DATASET ROWS
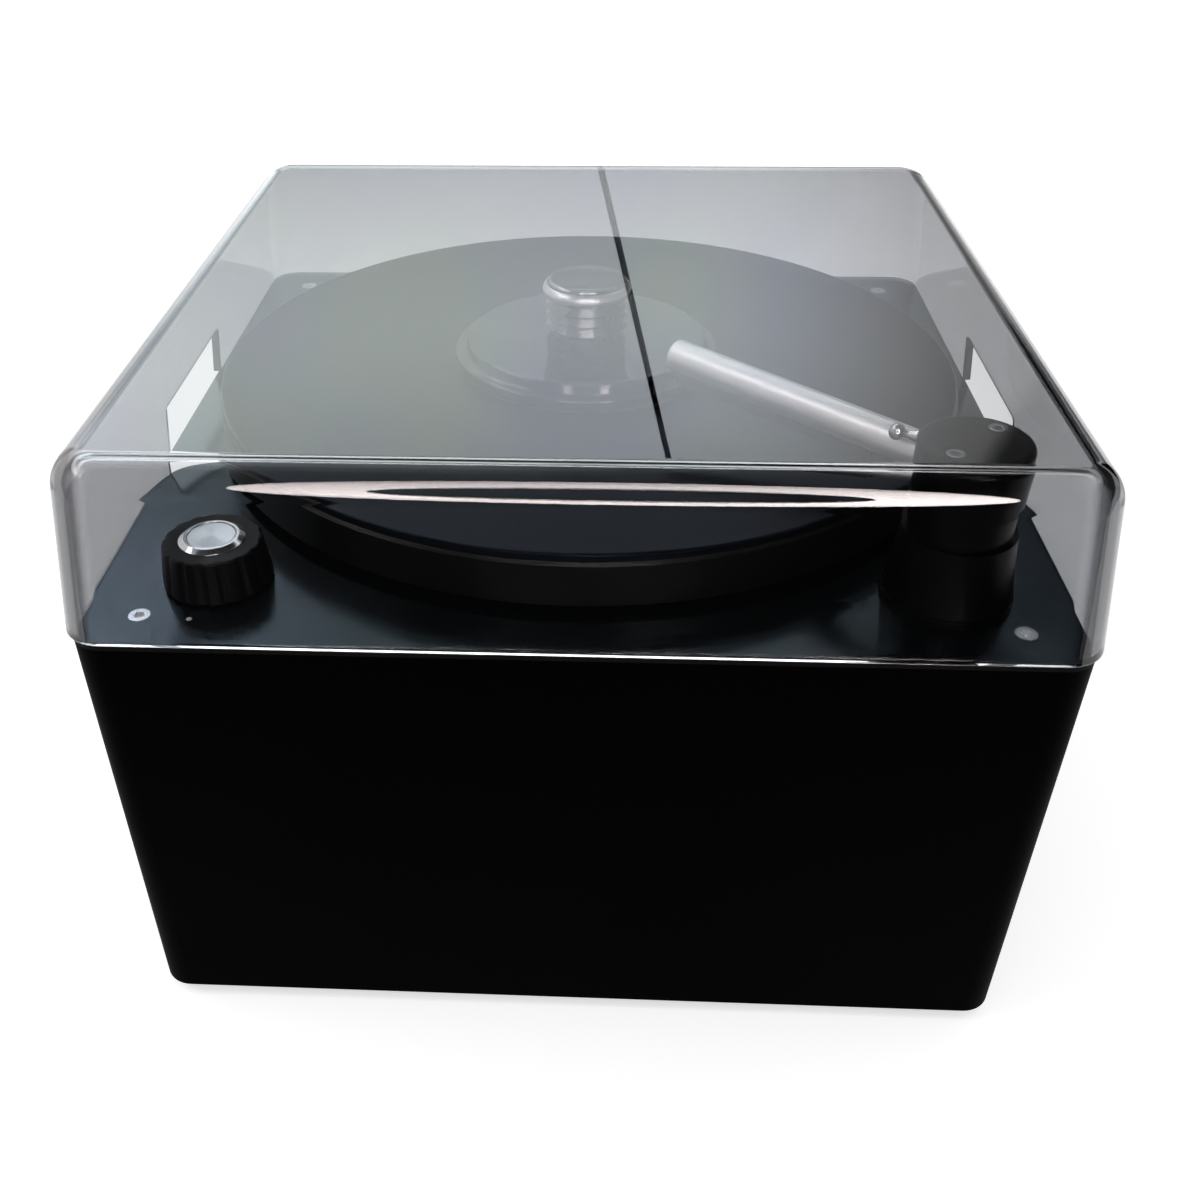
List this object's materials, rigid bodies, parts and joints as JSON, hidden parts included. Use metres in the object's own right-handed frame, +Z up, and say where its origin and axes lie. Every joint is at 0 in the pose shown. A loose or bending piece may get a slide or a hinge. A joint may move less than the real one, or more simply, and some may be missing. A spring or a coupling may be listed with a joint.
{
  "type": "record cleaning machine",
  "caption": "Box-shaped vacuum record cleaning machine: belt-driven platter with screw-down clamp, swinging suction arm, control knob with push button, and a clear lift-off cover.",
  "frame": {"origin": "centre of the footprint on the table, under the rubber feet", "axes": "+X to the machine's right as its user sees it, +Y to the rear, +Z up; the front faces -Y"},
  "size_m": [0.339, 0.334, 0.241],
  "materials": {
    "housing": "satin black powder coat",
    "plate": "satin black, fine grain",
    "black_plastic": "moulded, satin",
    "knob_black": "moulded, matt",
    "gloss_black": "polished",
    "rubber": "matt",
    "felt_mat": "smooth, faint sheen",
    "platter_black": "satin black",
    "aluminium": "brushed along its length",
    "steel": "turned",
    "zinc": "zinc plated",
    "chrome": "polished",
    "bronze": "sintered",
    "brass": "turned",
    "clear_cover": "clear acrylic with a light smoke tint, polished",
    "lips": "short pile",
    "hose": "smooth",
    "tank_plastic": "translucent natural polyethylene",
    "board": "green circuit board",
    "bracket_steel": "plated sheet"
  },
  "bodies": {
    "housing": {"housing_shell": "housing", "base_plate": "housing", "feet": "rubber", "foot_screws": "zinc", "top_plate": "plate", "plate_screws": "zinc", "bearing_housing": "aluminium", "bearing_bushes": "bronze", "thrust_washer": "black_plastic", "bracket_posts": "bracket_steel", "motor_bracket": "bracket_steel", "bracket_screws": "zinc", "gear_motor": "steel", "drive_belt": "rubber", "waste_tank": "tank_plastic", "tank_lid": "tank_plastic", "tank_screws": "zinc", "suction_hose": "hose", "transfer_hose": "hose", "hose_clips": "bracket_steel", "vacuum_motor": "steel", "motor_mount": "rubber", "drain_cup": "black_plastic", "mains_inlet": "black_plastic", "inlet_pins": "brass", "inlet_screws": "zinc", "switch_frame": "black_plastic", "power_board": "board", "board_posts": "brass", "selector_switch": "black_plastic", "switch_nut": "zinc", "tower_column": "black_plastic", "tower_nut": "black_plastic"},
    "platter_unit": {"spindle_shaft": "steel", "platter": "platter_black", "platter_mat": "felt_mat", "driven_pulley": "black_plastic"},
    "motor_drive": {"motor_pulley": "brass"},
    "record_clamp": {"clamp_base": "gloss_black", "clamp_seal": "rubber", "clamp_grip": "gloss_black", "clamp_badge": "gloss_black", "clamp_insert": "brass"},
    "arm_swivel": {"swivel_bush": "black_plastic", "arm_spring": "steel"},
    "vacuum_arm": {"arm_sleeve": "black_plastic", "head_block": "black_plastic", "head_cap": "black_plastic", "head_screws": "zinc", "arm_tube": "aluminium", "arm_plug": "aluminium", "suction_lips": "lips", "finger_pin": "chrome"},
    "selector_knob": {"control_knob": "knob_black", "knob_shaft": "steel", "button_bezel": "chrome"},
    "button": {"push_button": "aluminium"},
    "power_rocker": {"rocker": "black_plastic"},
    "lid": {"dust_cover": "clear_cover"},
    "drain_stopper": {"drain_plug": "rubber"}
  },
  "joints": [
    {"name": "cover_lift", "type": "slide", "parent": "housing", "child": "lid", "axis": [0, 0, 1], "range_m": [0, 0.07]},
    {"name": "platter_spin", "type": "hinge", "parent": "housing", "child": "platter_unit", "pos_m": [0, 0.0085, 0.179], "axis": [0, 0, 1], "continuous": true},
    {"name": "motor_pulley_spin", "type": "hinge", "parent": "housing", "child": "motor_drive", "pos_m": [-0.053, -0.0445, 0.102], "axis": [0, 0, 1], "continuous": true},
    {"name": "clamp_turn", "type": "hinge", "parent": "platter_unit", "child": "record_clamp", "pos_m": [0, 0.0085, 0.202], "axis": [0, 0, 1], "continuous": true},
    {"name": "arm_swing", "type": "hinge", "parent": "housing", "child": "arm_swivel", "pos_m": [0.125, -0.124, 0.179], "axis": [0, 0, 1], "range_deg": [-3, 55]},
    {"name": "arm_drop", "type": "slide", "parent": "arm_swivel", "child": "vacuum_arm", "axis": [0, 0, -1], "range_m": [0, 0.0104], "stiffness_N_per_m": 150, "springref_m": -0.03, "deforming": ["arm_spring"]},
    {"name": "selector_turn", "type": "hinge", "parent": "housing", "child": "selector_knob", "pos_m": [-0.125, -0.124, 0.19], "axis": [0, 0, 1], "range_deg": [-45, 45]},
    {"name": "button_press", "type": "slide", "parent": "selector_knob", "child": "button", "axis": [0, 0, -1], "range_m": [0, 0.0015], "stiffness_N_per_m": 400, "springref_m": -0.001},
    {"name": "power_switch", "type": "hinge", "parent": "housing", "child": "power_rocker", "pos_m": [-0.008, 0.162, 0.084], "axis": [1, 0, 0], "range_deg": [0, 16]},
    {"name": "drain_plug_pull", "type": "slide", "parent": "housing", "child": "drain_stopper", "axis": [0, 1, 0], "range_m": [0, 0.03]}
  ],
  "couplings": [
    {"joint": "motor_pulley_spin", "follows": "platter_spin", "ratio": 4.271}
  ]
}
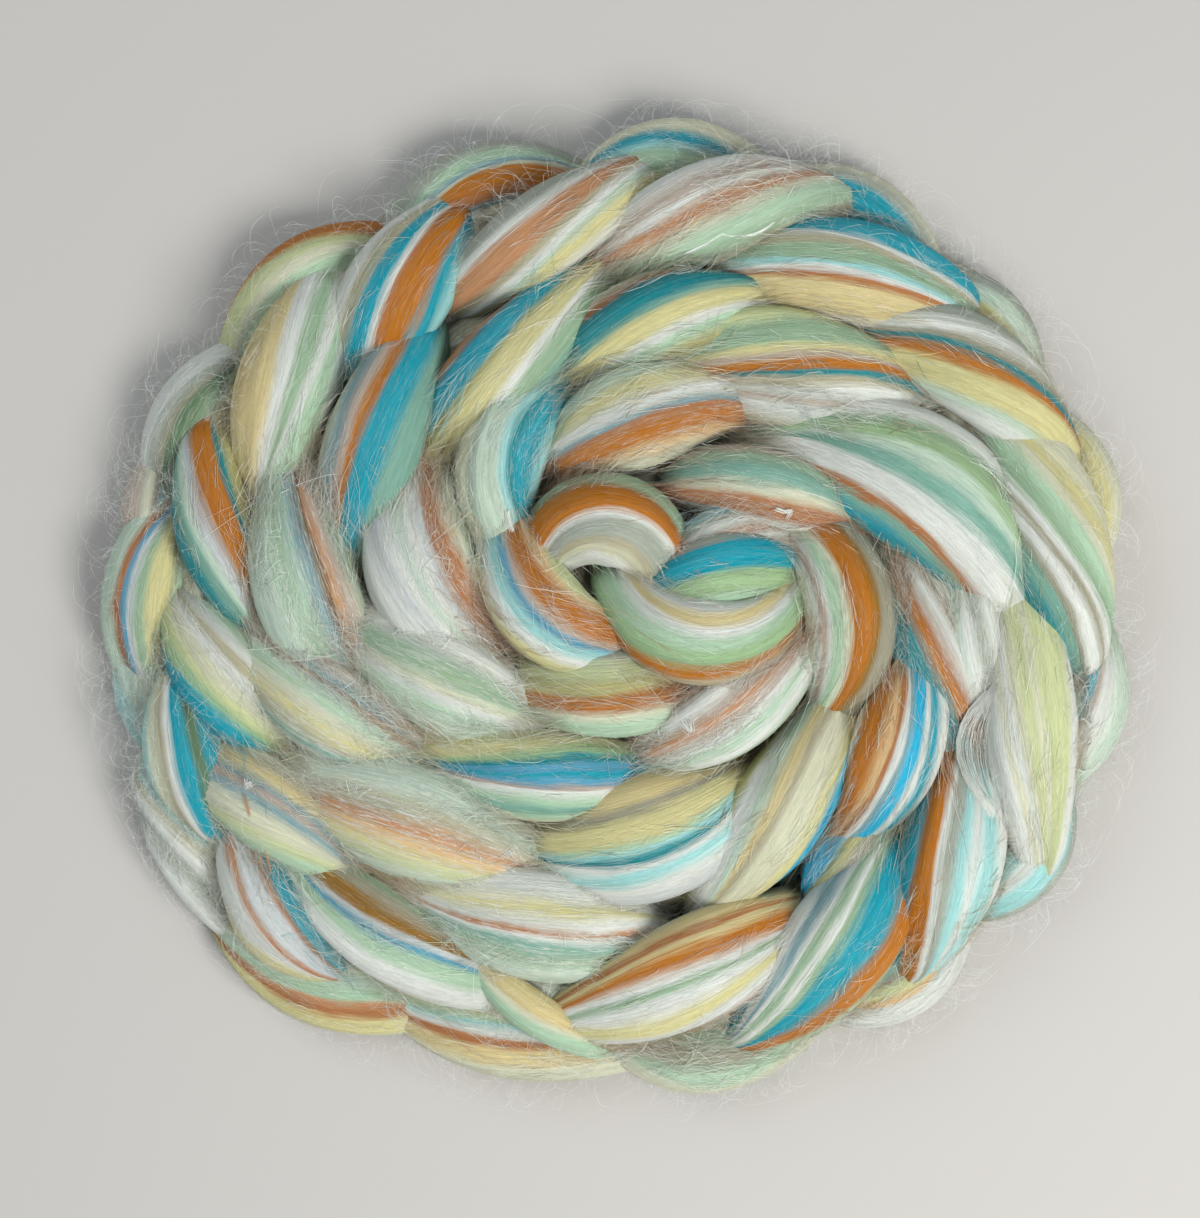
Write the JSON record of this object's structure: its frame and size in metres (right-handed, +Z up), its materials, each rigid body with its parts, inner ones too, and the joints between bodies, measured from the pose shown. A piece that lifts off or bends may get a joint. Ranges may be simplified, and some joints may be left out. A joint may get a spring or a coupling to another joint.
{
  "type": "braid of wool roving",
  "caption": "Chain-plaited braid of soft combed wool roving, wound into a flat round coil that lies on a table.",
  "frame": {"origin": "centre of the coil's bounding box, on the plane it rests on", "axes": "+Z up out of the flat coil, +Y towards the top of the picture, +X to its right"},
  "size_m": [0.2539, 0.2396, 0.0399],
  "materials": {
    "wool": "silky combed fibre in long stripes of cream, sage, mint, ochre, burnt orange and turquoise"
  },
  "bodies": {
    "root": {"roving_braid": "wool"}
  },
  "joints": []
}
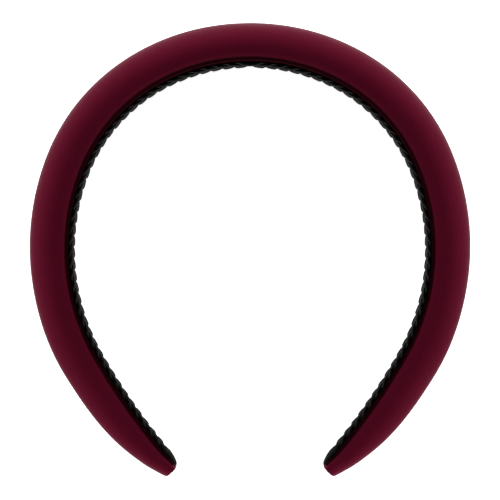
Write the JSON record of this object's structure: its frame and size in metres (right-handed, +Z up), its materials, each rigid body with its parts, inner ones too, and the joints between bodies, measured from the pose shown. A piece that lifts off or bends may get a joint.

TASK REQUIREMENTS
Output all records verbatim.

WRITTEN ANSWER
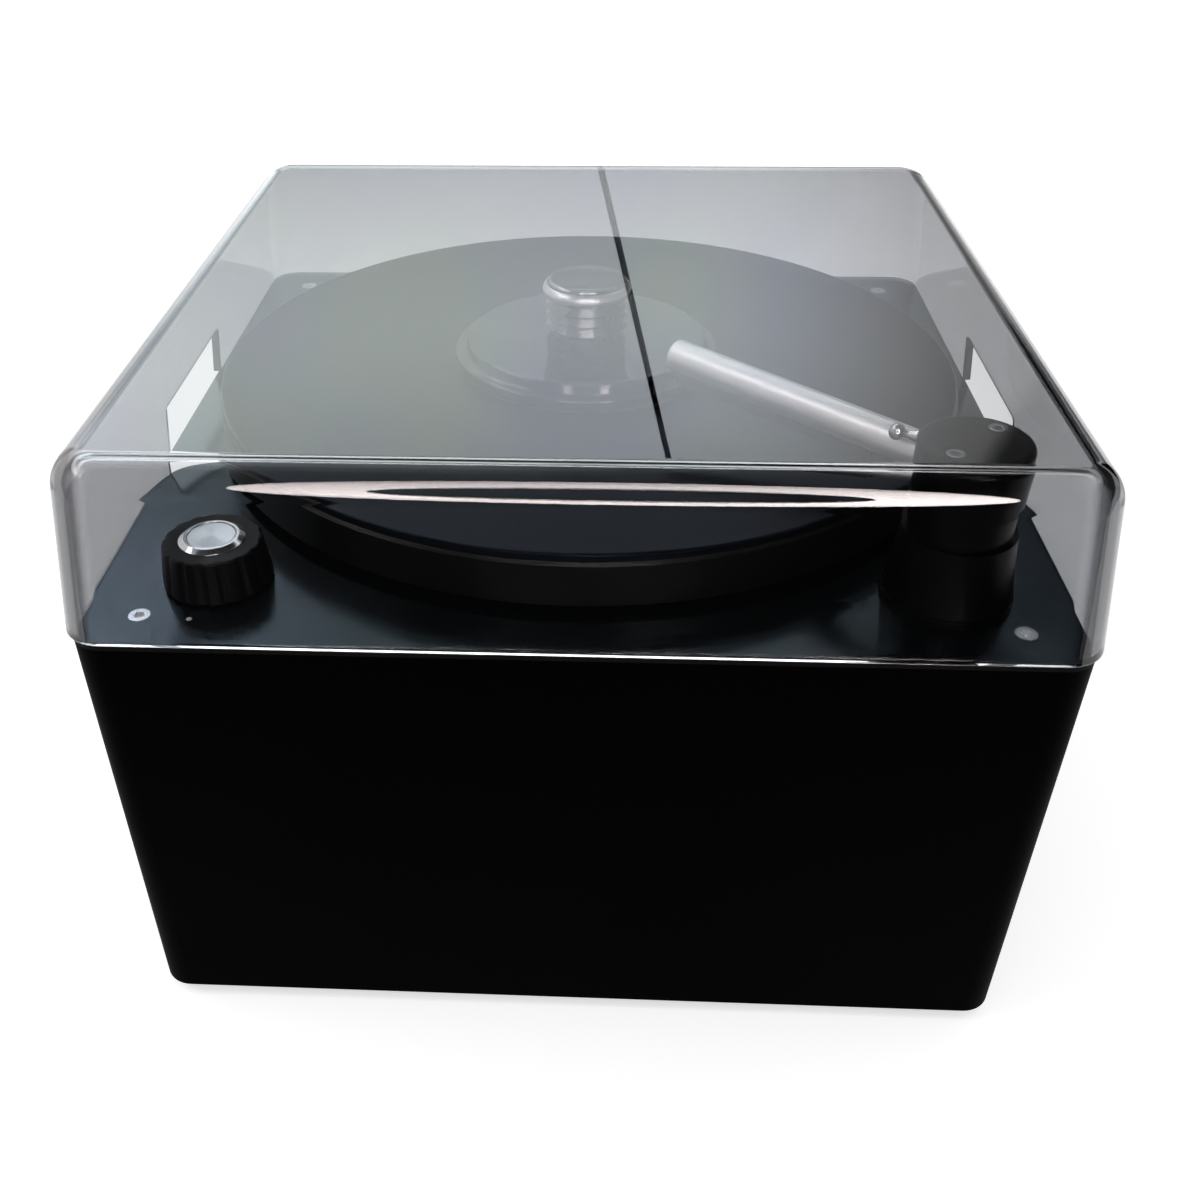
List this object's materials, rigid bodies, parts and joints as JSON, hidden parts included. Use metres in the object's own right-handed frame, +Z up, and say where its origin and axes lie. Every joint is at 0 in the pose shown. A loose or bending piece may get a slide or a hinge. A joint may move less than the real one, or more simply, and some may be missing. A spring or a coupling may be listed with a joint.
{
  "type": "record cleaning machine",
  "caption": "Box-shaped vacuum record cleaning machine: belt-driven platter with screw-down clamp, swinging suction arm, control knob with push button, and a clear lift-off cover.",
  "frame": {"origin": "centre of the footprint on the table, under the rubber feet", "axes": "+X to the machine's right as its user sees it, +Y to the rear, +Z up; the front faces -Y"},
  "size_m": [0.339, 0.334, 0.241],
  "materials": {
    "housing": "satin black powder coat",
    "plate": "satin black, fine grain",
    "black_plastic": "moulded, satin",
    "knob_black": "moulded, matt",
    "gloss_black": "polished",
    "rubber": "matt",
    "felt_mat": "smooth, faint sheen",
    "platter_black": "satin black",
    "aluminium": "brushed along its length",
    "steel": "turned",
    "zinc": "zinc plated",
    "chrome": "polished",
    "bronze": "sintered",
    "brass": "turned",
    "clear_cover": "clear acrylic with a light smoke tint, polished",
    "lips": "short pile",
    "hose": "smooth",
    "tank_plastic": "translucent natural polyethylene",
    "board": "green circuit board",
    "bracket_steel": "plated sheet"
  },
  "bodies": {
    "housing": {"housing_shell": "housing", "base_plate": "housing", "feet": "rubber", "foot_screws": "zinc", "top_plate": "plate", "plate_screws": "zinc", "bearing_housing": "aluminium", "bearing_bushes": "bronze", "thrust_washer": "black_plastic", "bracket_posts": "bracket_steel", "motor_bracket": "bracket_steel", "bracket_screws": "zinc", "gear_motor": "steel", "drive_belt": "rubber", "waste_tank": "tank_plastic", "tank_lid": "tank_plastic", "tank_screws": "zinc", "suction_hose": "hose", "transfer_hose": "hose", "hose_clips": "bracket_steel", "vacuum_motor": "steel", "motor_mount": "rubber", "drain_cup": "black_plastic", "mains_inlet": "black_plastic", "inlet_pins": "brass", "inlet_screws": "zinc", "switch_frame": "black_plastic", "power_board": "board", "board_posts": "brass", "selector_switch": "black_plastic", "switch_nut": "zinc", "tower_column": "black_plastic", "tower_nut": "black_plastic"},
    "platter_unit": {"spindle_shaft": "steel", "platter": "platter_black", "platter_mat": "felt_mat", "driven_pulley": "black_plastic"},
    "motor_drive": {"motor_pulley": "brass"},
    "record_clamp": {"clamp_base": "gloss_black", "clamp_seal": "rubber", "clamp_grip": "gloss_black", "clamp_badge": "gloss_black", "clamp_insert": "brass"},
    "arm_swivel": {"swivel_bush": "black_plastic", "arm_spring": "steel"},
    "vacuum_arm": {"arm_sleeve": "black_plastic", "head_block": "black_plastic", "head_cap": "black_plastic", "head_screws": "zinc", "arm_tube": "aluminium", "arm_plug": "aluminium", "suction_lips": "lips", "finger_pin": "chrome"},
    "selector_knob": {"control_knob": "knob_black", "knob_shaft": "steel", "button_bezel": "chrome"},
    "button": {"push_button": "aluminium"},
    "power_rocker": {"rocker": "black_plastic"},
    "lid": {"dust_cover": "clear_cover"},
    "drain_stopper": {"drain_plug": "rubber"}
  },
  "joints": [
    {"name": "cover_lift", "type": "slide", "parent": "housing", "child": "lid", "axis": [0, 0, 1], "range_m": [0, 0.07]},
    {"name": "platter_spin", "type": "hinge", "parent": "housing", "child": "platter_unit", "pos_m": [0, 0.0085, 0.179], "axis": [0, 0, 1], "continuous": true},
    {"name": "motor_pulley_spin", "type": "hinge", "parent": "housing", "child": "motor_drive", "pos_m": [-0.053, -0.0445, 0.102], "axis": [0, 0, 1], "continuous": true},
    {"name": "clamp_turn", "type": "hinge", "parent": "platter_unit", "child": "record_clamp", "pos_m": [0, 0.0085, 0.202], "axis": [0, 0, 1], "continuous": true},
    {"name": "arm_swing", "type": "hinge", "parent": "housing", "child": "arm_swivel", "pos_m": [0.125, -0.124, 0.179], "axis": [0, 0, 1], "range_deg": [-3, 55]},
    {"name": "arm_drop", "type": "slide", "parent": "arm_swivel", "child": "vacuum_arm", "axis": [0, 0, -1], "range_m": [0, 0.0104], "stiffness_N_per_m": 150, "springref_m": -0.03, "deforming": ["arm_spring"]},
    {"name": "selector_turn", "type": "hinge", "parent": "housing", "child": "selector_knob", "pos_m": [-0.125, -0.124, 0.19], "axis": [0, 0, 1], "range_deg": [-45, 45]},
    {"name": "button_press", "type": "slide", "parent": "selector_knob", "child": "button", "axis": [0, 0, -1], "range_m": [0, 0.0015], "stiffness_N_per_m": 400, "springref_m": -0.001},
    {"name": "power_switch", "type": "hinge", "parent": "housing", "child": "power_rocker", "pos_m": [-0.008, 0.162, 0.084], "axis": [1, 0, 0], "range_deg": [0, 16]},
    {"name": "drain_plug_pull", "type": "slide", "parent": "housing", "child": "drain_stopper", "axis": [0, 1, 0], "range_m": [0, 0.03]}
  ],
  "couplings": [
    {"joint": "motor_pulley_spin", "follows": "platter_spin", "ratio": 4.271}
  ]
}
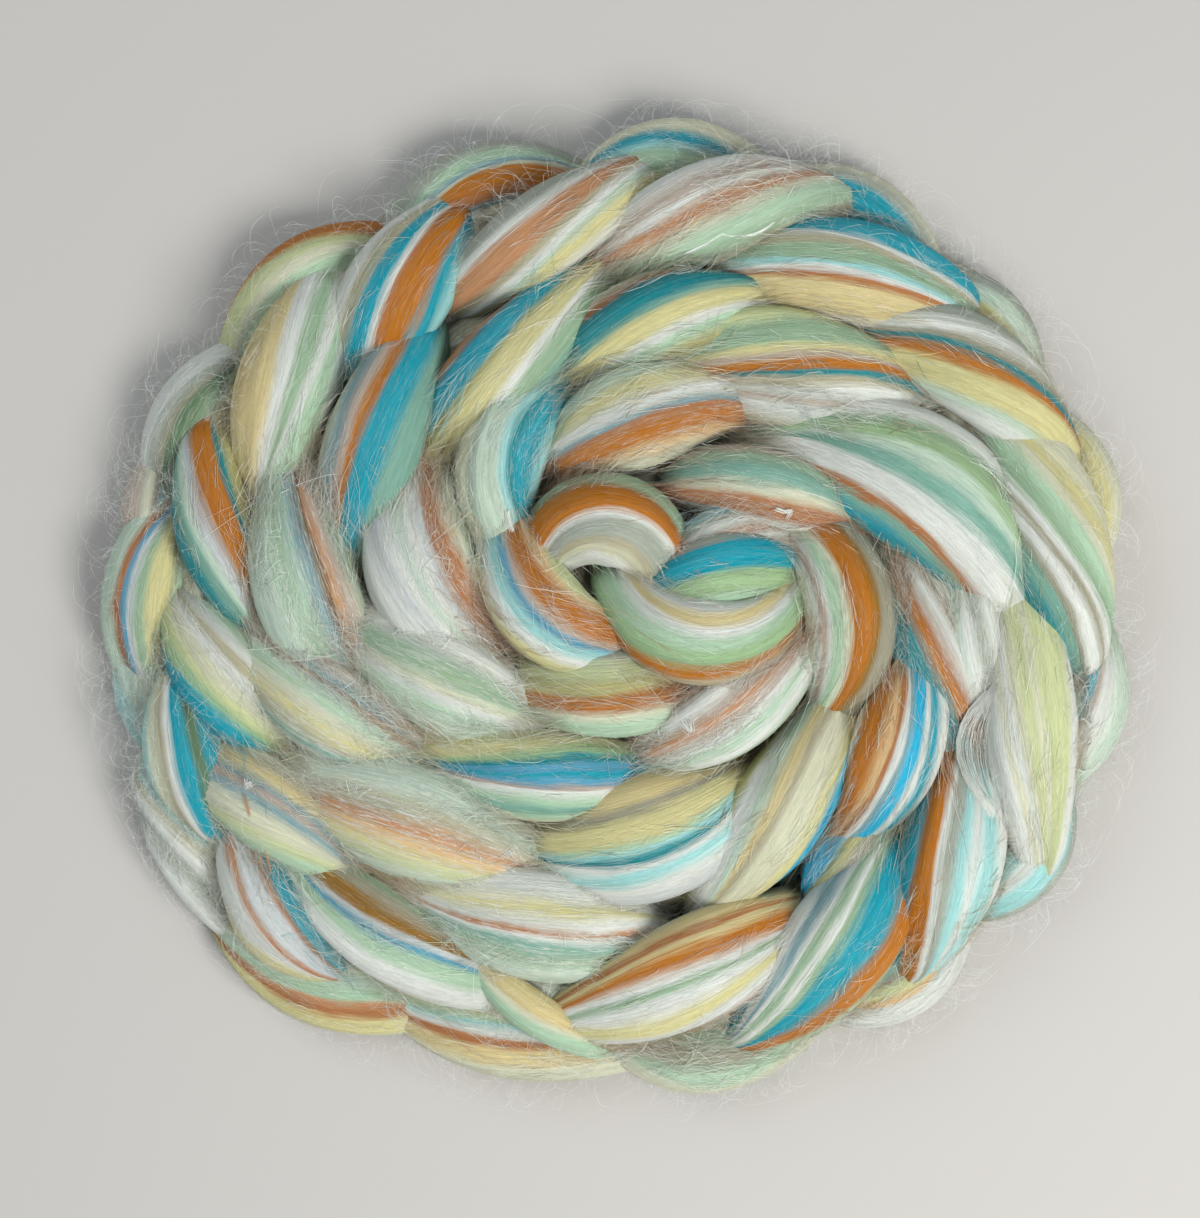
Write the JSON record of this object's structure: its frame and size in metres (right-handed, +Z up), its materials, each rigid body with its parts, inner ones too, and the joints between bodies, measured from the pose shown. A piece that lifts off or bends may get a joint. Ranges may be simplified, and some joints may be left out. A joint may get a spring or a coupling to another joint.
{
  "type": "braid of wool roving",
  "caption": "Chain-plaited braid of soft combed wool roving, wound into a flat round coil that lies on a table.",
  "frame": {"origin": "centre of the coil's bounding box, on the plane it rests on", "axes": "+Z up out of the flat coil, +Y towards the top of the picture, +X to its right"},
  "size_m": [0.2539, 0.2396, 0.0399],
  "materials": {
    "wool": "silky combed fibre in long stripes of cream, sage, mint, ochre, burnt orange and turquoise"
  },
  "bodies": {
    "root": {"roving_braid": "wool"}
  },
  "joints": []
}
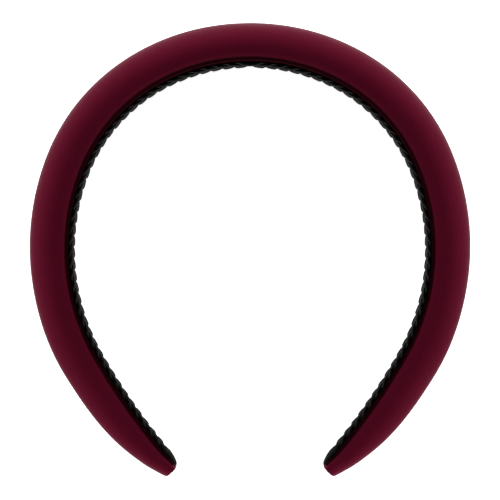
Write the JSON record of this object's structure: its frame and size in metres (right-handed, +Z up), its materials, each rigid body with its parts, inner ones too, and the joints between bodies, measured from the pose shown. A piece that lifts off or bends may get a joint.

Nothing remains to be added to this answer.